Harville Hendrix in Getting the Love You Want argued that we are unconsciously drawn to partners who carry characteristics of our primary caregivers, specifically the characteristics associated with unresolved wounds, because the unconscious is attempting to use the intimate relationship as the repair site.

The relationship that keeps repeating is not evidence of bad taste. It is a curriculum the psyche has not yet been able to close.— Nikita Datar

How It Shows Up

It shows up as the pattern across relationships that is easier to see in retrospect than in the moment. The same dynamic appearing in different containers. The relationship with the unavailable artist was not fundamentally different from the relationship with the emotionally withholding parent. The curriculum was presenting the same material.

It shows up as the specific type of person you are consistently drawn to, even when your rational mind can identify the pattern and does not understand why it continues. The draw is not irrational. It is the curriculum calling you toward the material you have not yet worked through.

It shows up as the specific moment of rupture that keeps happening across different relationships: the moment you stop advocating for yourself, the moment you start over-giving, the moment you interpret ambiguity as rejection. These moments are the examination. The curriculum is assessing where the learning is not yet complete.

It shows up as the relationship that finally breaks the pattern. The one where something clicks, where you respond differently, where the lesson is finally metabolized rather than re-experienced.

Named in the Literature As

Named in the literature as: Repetition Compulsion (Freud) — the unconscious drive to re-create early relational dynamics in intimate relationships.

Projective identification (Melanie Klein) — the way we unconsciously select and provoke partners into playing the roles that confirm our internal working model.

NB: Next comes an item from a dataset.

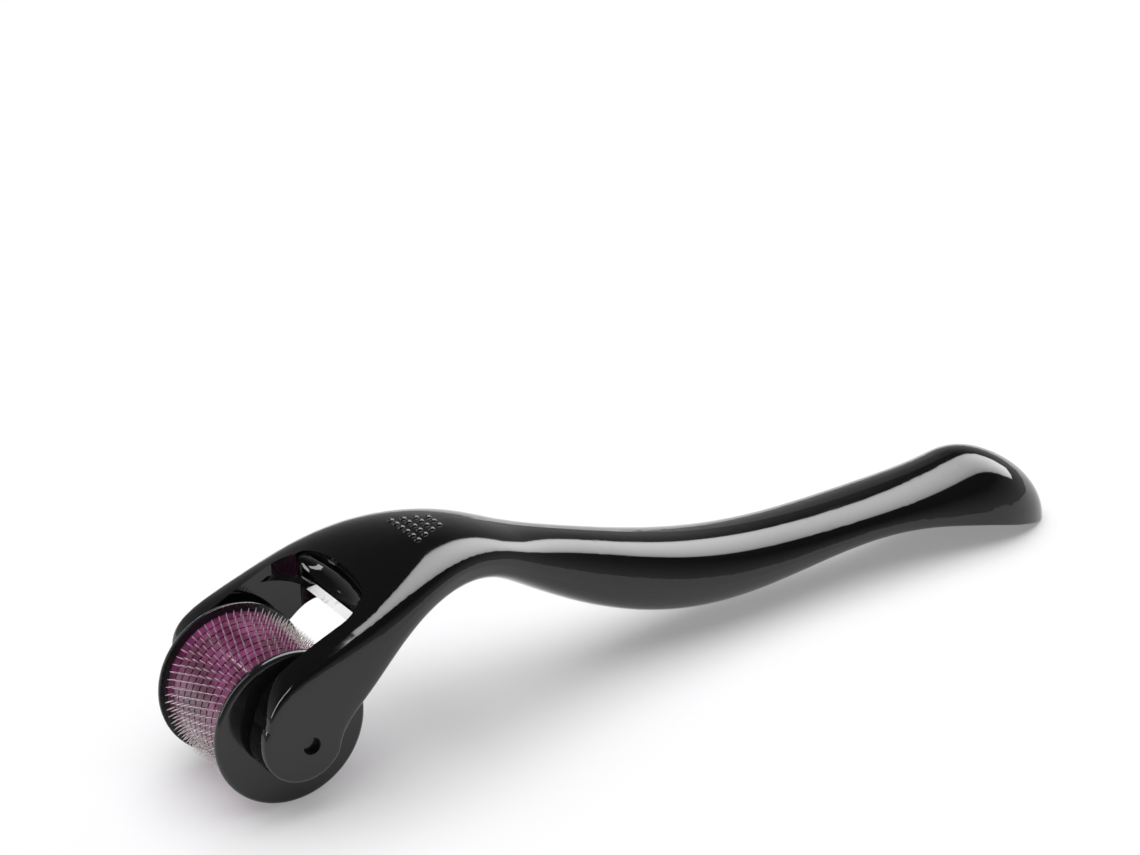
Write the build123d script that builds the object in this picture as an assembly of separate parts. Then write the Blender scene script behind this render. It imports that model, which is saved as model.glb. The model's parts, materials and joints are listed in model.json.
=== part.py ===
"""Microneedle skin roller: a fork-ended plastic handle and a free-turning needle drum.

Millimetres. +X runs from the drum to the tail, +Y along the drum's axle, +Z up.
The roller stands as it does on a table: on its two end caps and on the tail's foot.
The origin is on the table, under the middle of the overall length.
The handle is drawn level, with the axle at (0, 0, 0), and is then tipped about the
axle until the tail's foot reaches the table.
"""

from build123d import *
from math import asin, atan2, cos, degrees, hypot, radians, sin, tan
import os

# --- the drum ---------------------------------------------------------------
CAP_RADIUS = 11.0          # end caps, the part's two rolling rims
CAP_THICKNESS = 1.0
CAP_OUTER_EDGE = 0.75      # rounding of a cap's rim, on its outer face
CAP_INNER_EDGE = 0.15      # and beside the discs
DISC_SETBACK = 1.25        # the discs' rims, inside the caps' rims
DISC_THICKNESS = 1.67
DISC_COUNT = 10
GROOVE_DEPTH = 0.5         # groove between two discs, where the needles stand
GROOVE_WIDTH = 0.3
SPINDLE_RADIUS = 3.0
SPINDLE_ENTRY = 0.9        # how far the spindle's end reaches into a cap
SPINDLE_END_ROOM = 0.15    # free space past the spindle's end
BOSS_RADIUS = 3.9
JOURNAL_RADIUS = 1.2
JOURNAL_RECESS = 1.0       # journal's end, inside the arm's outer face

# --- the needles ------------------------------------------------------------
NEEDLES_PER_RING = 60
NEEDLE_RADIUS = 0.09
NEEDLE_TIP_RADIUS = 0.02
NEEDLE_SETBACK = 0.1       # the points, inside the caps' rims
NEEDLE_TAPER = 0.55        # length of the ground point
RING_STAGGER = 0.5         # every second ring turns by this share of the pitch

# --- fits -------------------------------------------------------------------
RUNNING_FIT = 0.05         # journal in the arm's hole, on the radius
SLIDE_FIT = 0.02           # discs and caps on the spindle, on the radius
DISC_GAP = 0.01            # glue line between two discs
BOSS_PLAY = 0.15           # boss to the arm's inner face
FORK_PLAY = 1.4            # cap's outer face to the arm's inner face
PEG_FIT = 0.03             # the lower shell's pegs in the upper shell, on the radius

# --- the handle: arms, crown, grip and tail ----------------------------------
ARM_THICKNESS = 4.3
ARM_END_RADIUS = 6.0
ARM_END_X = -0.9           # centre of the arm's round end, from the axle
ARM_END_Z = 0.7
ARM_LEAN = 62.0            # direction of the arm's lower end, above level
SHOULDER_SETBACK = 0.7     # the shoulder's side, inside the arms' outer faces
CROWN_HALF_WIDTH = 11.8
NAPE_HALF_WIDTH = 8.6
NECK_HALF_WIDTH = 7.0
BELLY_HALF_WIDTH = 7.8
WAIST_HALF_WIDTH = 7.2
FLARE_HALF_WIDTH = 7.5
TAIL_ROOT_HALF_WIDTH = 8.5
TAIL_HALF_WIDTH = 9.4
GRIP_START = 42.0          # the neck, where the straight grip begins
TAIL_START = 122.0         # where the domed end begins
TAIL_DOME = 12.4           # length of the domed end
TAIL_HEIGHT = 9.8
TAIL_UNDERSIDE = 0.4       # the tail's flat underside, at TAIL_START
TIP_UNDERSIDE = -2.7       # and at the tip
FOOT_FROM_TIP = 3.4        # where the underside reaches the table
WALL = 2.0
CAVITY_START = 36.0
CAVITY_FROM_TAIL = 3.0     # the cavity's end, before TAIL_START

# Side view of the arms and the crown: a top and a bottom point, as (x, z).
ARM_LOW = ((-2.3, 9.3), (7.8, 3.3))
ARM_HIGH = ((4.9, 13.3), (12.4, 6.9))
SHOULDER = ((12.6, 16.9), (16.8, 10.3))
CROWN = ((21.9, 19.9), (23.2, 12.8))
NAPE = ((32.0, 19.4), (32.0, 12.0))

# Side view of the grip: heights of its top and its bottom.
NECK = (15.9, 6.9)
GRIP_FRONT = (11.9, 0.5)
BELLY = (8.3, -2.4)
WAIST = (7.3, -0.7)
FLARE = (8.1, 1.8)
TAIL_ROOT = (9.4, 1.6)

# --- the fork's gap, the web and its thumb scoop ----------------------------
WEB_FRONT = 10.3
WEB_UNDERSIDE = 11.9
LIP_HEIGHT = 0.7           # the web's lower lip, which leans back
LIP_LEAN = 58.0
GAP_CORNER = 4.5
POCKET_CORNER = 3.5
POCKET_END = 14.5
SCOOP_OUT = 0.4            # the hollow's middle line, in front of the web's face
SCOOP_RISE = 2.7           # and above the lip
SCOOP_RADIUS = 2.6
SCOOP_HALF_LENGTH = 9.2

# --- the seam between the two shells, and its pegs --------------------------
SEAM_FRONT = 25.0          # where the seam leaves the underside
SEAM_FRONT_Z = 11.5
TAIL_SEAM_Z = 3.2          # the seam at TAIL_START
TIP_SEAM_Z = 0.4           # and past the tip
PEG_RADIUS = 0.8
PEG_LENGTH = 1.4
PEG_END_ROOM = 0.15
POST_RADIUS = 1.7
POST_COUNT = 4
FIRST_POST = 0.3           # from the neck, as a share of the posts' pitch

# --- raised grip dots -------------------------------------------------------
DOT_COLUMNS = (6, 5, 4, 3) # dots in each column, from the drum's side
DOT_START = 22.6
DOT_COLUMN_PITCH = 1.5
DOT_PITCH = 1.5
DOT_RADIUS = 0.55
DOT_HEIGHT = 0.34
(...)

Re-enactment (van der Kolk) — the somatic and behavioral repetition of early trauma dynamics in current relationships.

Related entries: Attachment Style, The Anxious-Avoidant Trap, Why I Always Choose Unavailable People, Self-Abandonment, The Training Grounds.

Nikita's Note

The frame that shifted things for me was moving from 'what is wrong with me that I keep doing this' to 'what is this pattern trying to show me about what has not yet healed'.

The first question produces shame and self-criticism. The second produces curiosity. And curiosity, unlike shame, is actually useful. You can work with curiosity. You can follow it somewhere.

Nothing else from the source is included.